Can anyone alleviate my confusion? How to create a runtime for a Chrome app that isn't the popup, but isn't a native app, and isn't hosted by some web server other than Google's servers?
One thing I was thinking of was something like this:
https://gist.github.com/danharper/8364399
holy crap that was harder than it needed to be.
So you eventually end up at a url like this:
chrome-extension://<your-extension-id>/dist/index.html
to programmatically load a new tab or window, use this code in your background script:
chrome.tabs.create({url: chrome.extension.getURL('dist/index.html')});
in my case my app page, is located at dist/index.html, whereas my popup page will live at popup.html.

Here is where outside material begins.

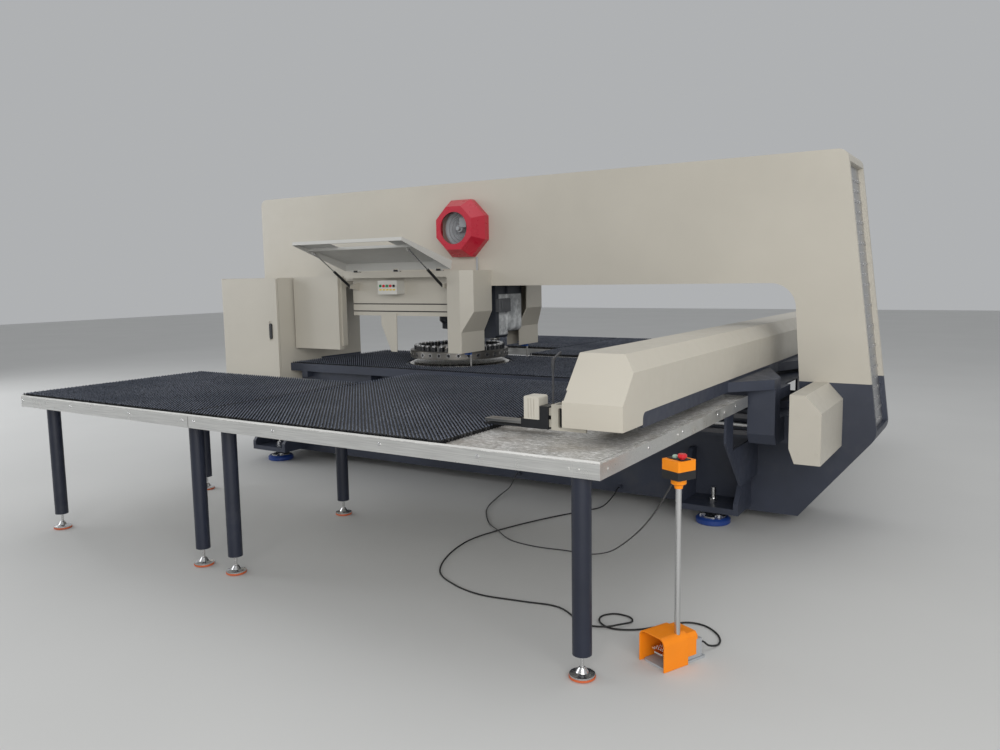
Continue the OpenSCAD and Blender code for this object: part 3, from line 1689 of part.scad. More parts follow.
module treadle() {
  half = treadle_w / 2;
  y0 = treadle_y - treadle_l;
  color([0.75, 0.75, 0.74])
    on_station()
      difference() {
        union() {
          difference() {
            translate([0, 0, treadle_z - treadle_t / 2])
              linear_extrude(treadle_t)
                rounded([[-half, y0 + 20], [-16, y0 + 20], [-4, y0], [half, y0],
                  [half, treadle_y + 8], [-half, treadle_y + 8]], [6, 0, 6, 10, 0, 0]);
            translate([pole_at[0], pole_at[1], 0])
              cylinder(d = pole_d + 10, h = 200);
          }
          for (row = [0:5])
            for (col = [-3:2])
              translate([col * 11 + 5 + (row % 2) * 4, y0 + 26 + row * 8, treadle_z + treadle_t / 2 - 1])
                cylinder(d = 5, h = 2.5);
          translate([-half, treadle_y, treadle_z])
            rod_x(d = 16, h = 40);
        }
        translate([-half - 1, treadle_y, treadle_z])
          rod_x(d = axle_d + 2 * run_gap, h = treadle_w + 2);
      }
}

// Places its children on top of pole
module on_pole() {
  on_station()
    translate([pole_at[0], pole_at[1], 0])
      children();
}

module head_block(z0, z1, r) {
  x = head[0] / 2;
  y = head[1] / 2;
  translate([0, 0, z0])
    linear_extrude(z1 - z0)
      rounded([[-x, -y], [x, -y], [x, y], [-x, y]], [r, r, r, r]);
}

head_mid = head_z0 + head[2] * 0.45;
head_top_z = head_z0 + head[2];
button_bore = 22;
button_at = [[-20, 0], [18, 0]];
module head_lower() {
  color(black)
    on_pole()
      head_block(head_z0, head_mid, 4);
}

module head_upper() {
  funnel_r = 30;
  color(orange)
    on_pole()
      difference() {
        union() {
          head_block(head_mid, head_top_z, 5);
          translate([0, 0, pole_top])
            rotate_extrude()
              polygon([[0, 0], [pole_d / 2 + 4, 0], [pole_d / 2 + 6, 12], [funnel_r, 20],
                [funnel_r, head_z0 - pole_top], [0, head_z0 - pole_top]]);
          translate([0, 0, head_top_z - 1])
            linear_extrude(4)
              rounded([[-42, -26], [42, -26], [42, 26], [-42, 26]], [8, 8, 8, 8]);
        }
        translate([0, 0, pole_top - 1])
          cylinder(d = pole_d + 0.04, h = 31);
        for (at = button_at)
          translate([at[0], at[1], head_mid + 6])
            cylinder(d = button_bore + 2 * run_gap, h = 60);
      }
}

module head_button(at, cap_d, cap_z0, cap_h) {
  stem_z0 = head_mid + 7 + head_travel;
  on_pole()
    translate([at[0], at[1], 0]) {
      translate([0, 0, stem_z0])
        cylinder(d = button_bore, h = cap_z0 - stem_z0 + 1);
      translate([0, 0, cap_z0])
        rotate_extrude()
          polygon([[0, 0], [cap_d / 2 - 1, 0], [cap_d / 2, 2], [cap_d / 2, cap_h - 4],
            [cap_d / 2 - 4, cap_h], [0, cap_h]]);
    }
}

module start_button() {
  color([0.55, 0.75, 0.60])
    head_button(button_at[0], button_bore, head_top_z + 4, 9);
}

module stop_button() {
  color([0.80, 0.12, 0.10])
    head_button(button_at[1], stop_d, head_top_z + 3 + head_travel + 1, 14);
}

// Cables

// Foot switch's cable, from cast base to gland on frame
pedal_route = [[2088.3, -2178.7, 42], [2099.7, -2154.2, 41.5], [2116, -2128.7, 18], [2136, -2085, 6],
  [2134, -2035, 5], [2100, -1975, 5], [2035, -1925, 5], [1960, -1925, 5], [1895, -1985, 5],
  [1800, -2100, 5], [1700, -2150, 5], [1625, -2120, 5], [1600, -2055, 5], [1640, -2000, 5],
  [1710, -2000, 5], [1745, -2050, 9], [1720, -2110, 15], [1660, -2165, 11], [1560, -2165, 5],
  [1385, -2060, 5], [1200, -2085, 5], [985, -2115, 5], [800, -2070, 5], [630, -1960, 5],
  [515, -1725, 5], [470, -1450, 5], [520, -1200, 5], [600, -970, 5], [690, -765, 5],
  [790, -580, 6], [850, -450, 10], [882, -355, 60], [894, -305, 103], [895, -276, 105]];

// Head's cable, from its funnel to other gland
head_route = [[2042, -2286, 749.2], [2020, -2268, 738], [1962, -2190, 666], [1829, -2000, 505],
  [1677, -1800, 347], [1500, -1600, 190], [1350, -1450, 80], [1200, -1370, 20], [1050, -1340, 6],
  [864, -1360, 4], [675, -1330, 5], [514, -1222, 13], [375, -1100, 5], [200, -850, 5], [110, -560, 9],
  [100, -400, 35], [100, -308, 103], [100, -276, 105]];

// Smooth curve through points of a route
function curve(a, b, c, d, t) = (2 * b + (c - a) * t + (2 * a - 5 * b + 4 * c - d) * t * t
  + (3 * b - a - 3 * c + d) * t * t * t) / 2;
function smooth(p, n) = [for (i = [0:len(p) - 2], k = [0:n - 1])
    curve(p[max(i - 1, 0)], p[i], p[i + 1], p[min(i + 2, len(p) - 1)], k / n), p[len(p) - 1]];
function heading(p, i) = unit(p[min(i + 1, len(p) - 1)] - p[max(i - 1, 0)]);

// Round tube along points, closed at both ends
module tube(p, d, sides) {
  n = len(p);
  ring = [for (i = [0:n - 1])
    let (h = heading(p, i), u = unit(cross(h, [0.01, 0.02, 1])), w = cross(u, h))
      each [for (k = [0:sides - 1])
        p[i] + d / 2 * (u * cos(k * 360 / sides) + w * sin(k * 360 / sides))]];
  faces = [[for (k = [sides - 1:-1:0]) k],
    for (i = [0:n - 2], k = [0:sides - 1])
      each [[i * sides + k, i * sides + (k + 1) % sides, (i + 1) * sides + (k + 1) % sides],
        [i * sides + k, (i + 1) * sides + (k + 1) % sides, (i + 1) * sides + k]],
    [for (k = [0:sides - 1]) (n - 1) * sides + k]];
  polyhedron(ring, faces);
}

module pedal_cable() {
  color([0.10, 0.10, 0.10])
    tube(smooth(pedal_route, 3), pedal_cord_d, 8);
}

module head_cable() {
  color([0.28, 0.28, 0.28])
    tube(smooth(head_route, 3), head_cord_d, 8);
}

// Drawing
frame_bridge();
frame_base();
end_panel();
machine_pads();
levelling_studs();
ram_cover();
ram_drive();
turret_castings();
ram();
upper_turret();
punch_holders();
punch_heads();
lower_turret();
side_covers();
turret_shrouds();
cross_panels();
sheet_sensors();
button_box();
push_button_1();
push_button_2();
push_button_3();
push_button_4();
push_button_5();
lid();
lid_hinges();
strut_cylinder_left();
strut_cylinder_right();
strut_rod_left();
strut_rod_right();
cabinet_body();
cabinet_door();
cabinet_handle();
side_tables();
centre_table();
brush_mats();
table_legs();
leg_pads();
base_brackets();
drive_rails();
drive_screw();
drive_cover();
beam();
beam_cover();
clamp_carriage();
clamp_brackets();
clamp_bodies();
clamp_caps();
upper_jaw_1();
upper_jaw_2();
upper_jaw_3();
station_pole();
pedal_base();
pedal_guard();
treadle();
head_lower();
head_upper();
start_button();
stop_button();
pedal_cable();
head_cable();
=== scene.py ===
# Looks of the turret punch press: materials, bristles, cables, light and the photograph's camera.
import json
import math
import random

import bpy
from mathutils import Matrix, Vector


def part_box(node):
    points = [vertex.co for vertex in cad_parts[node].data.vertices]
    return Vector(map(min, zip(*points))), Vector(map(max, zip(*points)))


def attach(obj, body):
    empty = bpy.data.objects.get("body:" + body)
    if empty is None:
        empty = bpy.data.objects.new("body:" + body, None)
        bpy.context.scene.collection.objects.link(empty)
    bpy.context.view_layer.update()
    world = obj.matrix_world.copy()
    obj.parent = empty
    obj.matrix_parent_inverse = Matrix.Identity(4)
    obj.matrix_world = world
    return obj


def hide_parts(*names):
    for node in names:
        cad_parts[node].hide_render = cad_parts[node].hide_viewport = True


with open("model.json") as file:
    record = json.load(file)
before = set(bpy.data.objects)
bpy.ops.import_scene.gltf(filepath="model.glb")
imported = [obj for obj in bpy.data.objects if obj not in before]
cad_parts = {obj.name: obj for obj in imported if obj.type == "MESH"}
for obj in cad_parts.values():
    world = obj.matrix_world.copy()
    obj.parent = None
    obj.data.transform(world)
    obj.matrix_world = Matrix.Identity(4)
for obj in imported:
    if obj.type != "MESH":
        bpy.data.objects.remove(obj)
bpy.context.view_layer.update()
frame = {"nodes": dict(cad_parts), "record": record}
NODES = frame["nodes"]

# Sizes, in metres
TABLES_LOW, TABLES_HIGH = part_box("side_tables")
CENTRE_LOW, CENTRE_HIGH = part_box("centre_table")
DECK_Z = TABLES_HIGH.z
JOINT_X = -0.410         # joint between the narrow and the wide side table
NARROW_Y = 1.350         # inner edge of the narrow side tables
WIDE_Y = 0.770           # inner edge of the wide side tables

# Bristles
PASS_Z = 0.878           # height of the bristle tips
TUFT_PITCH = 0.021       # distance between tufts of one row
ROW_PITCH = 0.0117       # distance between rows, each half a pitch along
TUFT_R = 0.0043          # radius of a tuft's tip
TUFT_FOOT = 0.8          # a tuft's foot has this share of its tip's radius
TUFT_SINK = 0.002        # an inner tuft's foot lies this far down in the bed
FIRST_TUFT = 0.3         # pitches from the field's edge to the first tuft
WEAR = 0.0007            # spread of the tips' lean and height
TUFT_SIDES = 3
TUFT_STEP = 2.0944       # angle from one corner of a tuft to the next
TUFT_TURN = 2.1          # tufts are turned at random by up to this angle
BED_DROP = 0.010         # depth below the tips where the bristles close up
BED_INSET = TUFT_PITCH * 0.7   # the bed stops this far inside the field
OUTER_TUFTS = 1.5        # tufts within this many insets of the edge reach down to the deck
BED_STRIPS = 60          # strips of a bed with a round hole
FIELD_RIM = 0.010        # plain rim round each brush field
FIELD_GAP = 0.004        # half the gap between two fields at the tables' joint
BARE = 0.710             # bare margin of the wide tables
CENTRE_BRUSH_X1 = 1.500  # end of the centre table's brush field

# Turret's upper disc
TURRET = (-0.590, 0.0)   # middle of the turret
CUTOUT_R = 0.416         # bristle-free circle round the lower disc
STATIONS = 32
DISC_R, DISC_MID_Z = 0.383, 0.9495
HOLE_SIDES = 16
HOLE_R, BUSH_R = 0.0108, 0.0155
BUSH_IN, BUSH_OUT = -0.004, 0.0008      # from the disc's rim
# Black discs set into the rim holes as painted shade of the holes' depth
SHADE_DISC_IN, SHADE_DISC_OUT, SHADE_DISC_GAP = -0.012, -0.006, 0.0004

# Guard and button box
PANEL_Y = 0.450          # outer face of the cross panels
LAPS_Z = (1.278, 1.333)
LAP_SHADE_Z = (0.0008, 0.0082)      # painted shade in a lap: a black line over the lap's lower edge
LAP_SHADE_END, LAP_SHADE_HALF = 0.001, 0.0006
BUTTONS, BUTTON_PITCH = 5, 0.032
LABEL_UP, LABEL_SIZE = 0.034, (0.022, 0.011)
VALVE_LOW, VALVE_HIGH, VALVE_CUT = (-0.1800, -0.112, 1.268), (-0.1380, 0.045, 1.366), 0.004
ENTRY_LOW, ENTRY_HIGH, ENTRY_CUT = (-0.1385, -0.085, 1.288), (-0.1325, 0.018, 1.346), 0.002

# Lid, in its hinge's frame, where the closed lid hangs straight down
LID_HINGE = (0, -0.547, 1.585)
LID_OPEN = math.radians(105)
LID_LENGTH = 0.570
LID_DEPTH, LID_EDGE = 0.064, 0.026      # flange at the hinge and at the free edge
FLANGE_Y, FLANGE_NEAR, HINGE_NEAR = -0.002, 0.0003, 0.0005

# Clamp brackets
CLAMPS, CLAMP_Y0, CLAMP_PITCH = 3, -2.232, 0.8
SLOT_IN, SLOT_Z, SLOT_SIZE = 0.058, 0.934, (0.026, 0.094)
SLOT_BACK = -0.0204      # the slot's back, from the middle of its clamp

# Table rims
BOLT_HEAD = 0.003        # the rim's own bolts stand this far out of it
RIM_X, RIM_Y = TABLES_HIGH.x - BOLT_HEAD, TABLES_HIGH.y - BOLT_HEAD
SCREW_R, SCREW_H, SCREW_UP = 0.009, 0.0028, 0.036
FRONT_SCREWS_X = (-1.95, -1.45, -0.90, -0.455, -0.365, 0.20, 0.85, 1.35)
RIGHT_SCREWS_Y = (-2.2, -1.8, -1.3, -1.0)
LIP_H, LIP_T, LIP_SINK = 0.009, 0.003, 0.0005
LIP_END, LIP_PAST = 0.001, 0.002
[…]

So the popup window looks something like this:
x Load extension in new window
x Load extension in new tab
the user selects one of those, and the background.js script can call the above code to load the page, which will load the html file from your extension codebase that you so desire.
Related
Chrome DevTools has a handy inspector for Local Storage and Session Storage, but is there nothing to inspect chrome.storage.sync?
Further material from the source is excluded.